In exploring the meaning of "tabernacle" the other day, found it related to "tavern", as well as originally meaning "tent", or "shelter" at its most basic. Nomadic Jewish tribes developed mobile tabernacles, adding an aura of holiness to the concept, the body came to be considered as the soul's tabernacle. The Mormons picked up this tradition and applied to hand carts, the subject of a wigged out essay in progress, while this note is about the irony of "tavern as temple", an Eleusian mystery.
Altar means a raised platform, secular or sacred. Elevation is associated with divinity, so altars become religious fixtures. A Flying Altar, or Tabernacle is a natural progression, a joy to think on. The mobile tabernacles/arks of old died out, some variants persisted, such as religious parade displays. Then there are modern "cranks", who take old cars, trucks, and trailers and deck them with messianic religious texts. The third world is rife with vehicular altars, especially private bus services where the cab begins to resemble the most glorious cathedral altar. It matters not which religion, the basic format is fundamental. When I was living in Mexico City (long ago) we used to escape to Tula, and spend the day at the Toltec ruins. I was shocked to visit a domestic excavation and see that the home shrines were faithful tiny versions of the great altars called pyramids. Looking around, it became clear that there was a seamless range of sacred structures from tabletop to hilltop scale. Western civilization made the home shrine an entertainment center.

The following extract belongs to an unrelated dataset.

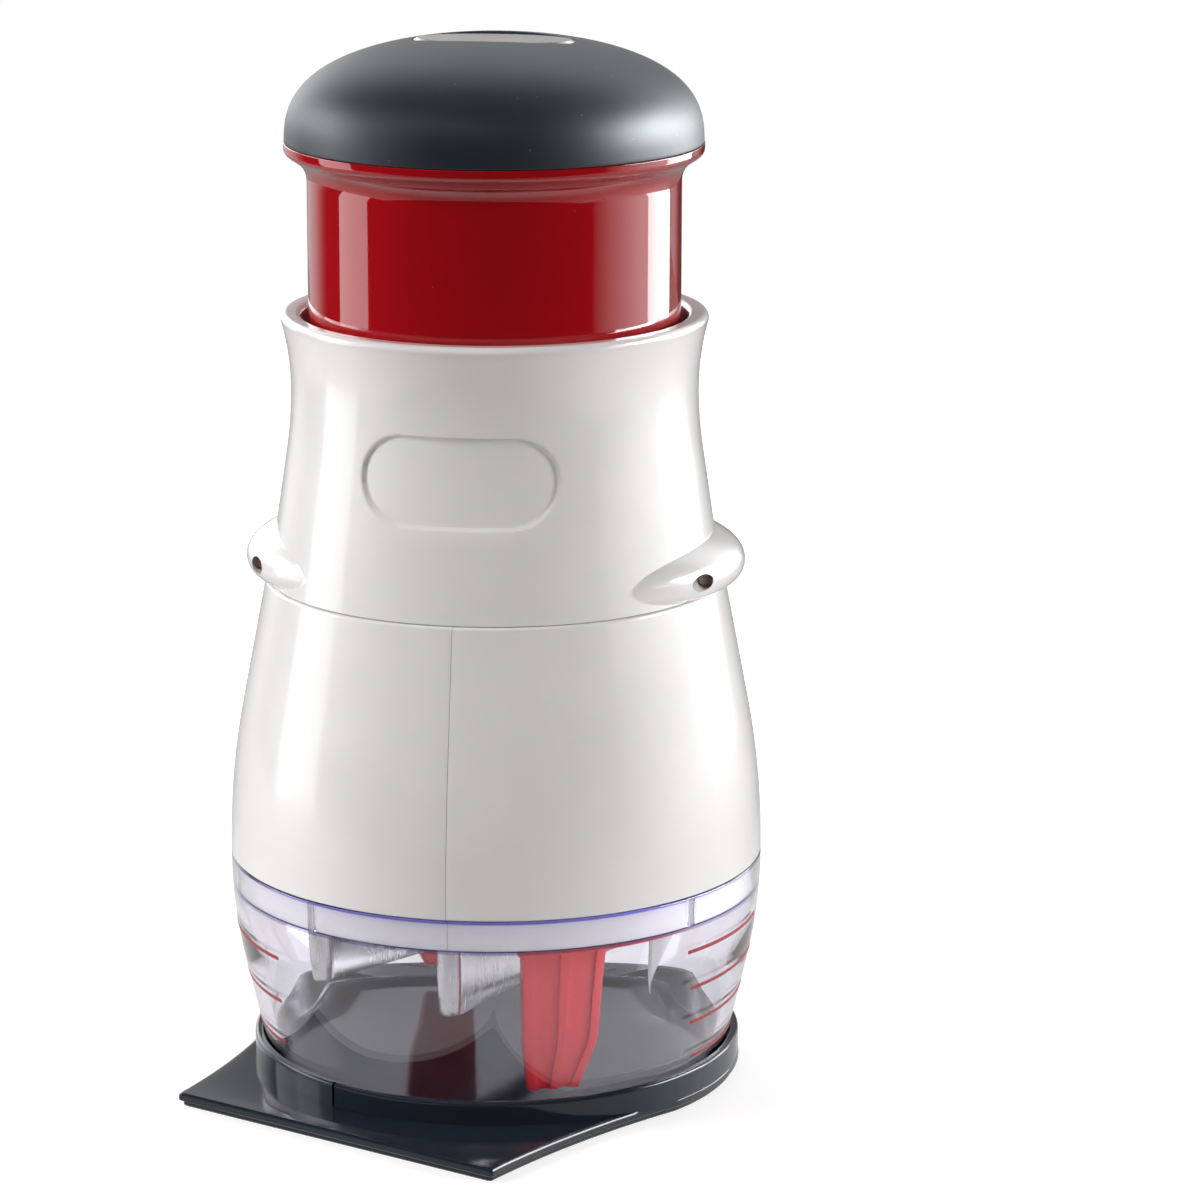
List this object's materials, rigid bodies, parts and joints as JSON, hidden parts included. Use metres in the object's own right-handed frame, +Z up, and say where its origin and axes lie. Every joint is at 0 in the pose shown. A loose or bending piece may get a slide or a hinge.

Flying churches may take many forms. A temple aloft with telepresence communes with the spirit of sky. The earth bound soar the holy vehicle through the stratosphere as communion. Reminds of modern Tibetan virtual sacred architecture that exists only in virtual reality. The designers discovered that in VR gravity is no limitation, and they began to incorporate levitating features which had existed only as mythology. A flying temple is pretty mythical stuff.
The latest flying humanoid news is the addition of a solar panel on the head that keeps the receiver and servos operating indefinitely in sunshine. The little glass faced panel also balances the center of gravity forward. The esthetic effect of the little patch of blue crystals is pleasant.
Designing and building at the same time is hard work, writing seems like laziness by comparison. Joyce Rutan (a cousin to Burt and Dick) and I went to the kite store and found some awesome tapered carbon fiber spars to embed in the wings, as suggested by George Parks. These carbon rods and whiskers are clearly the thing to use on microblimps, instead of bamboo, wood, or aluminum. They are much stiffer and tougher, just what we've waited years for. Only bummer is price- matched tubes for humanoid wing ran almost 25 bucks.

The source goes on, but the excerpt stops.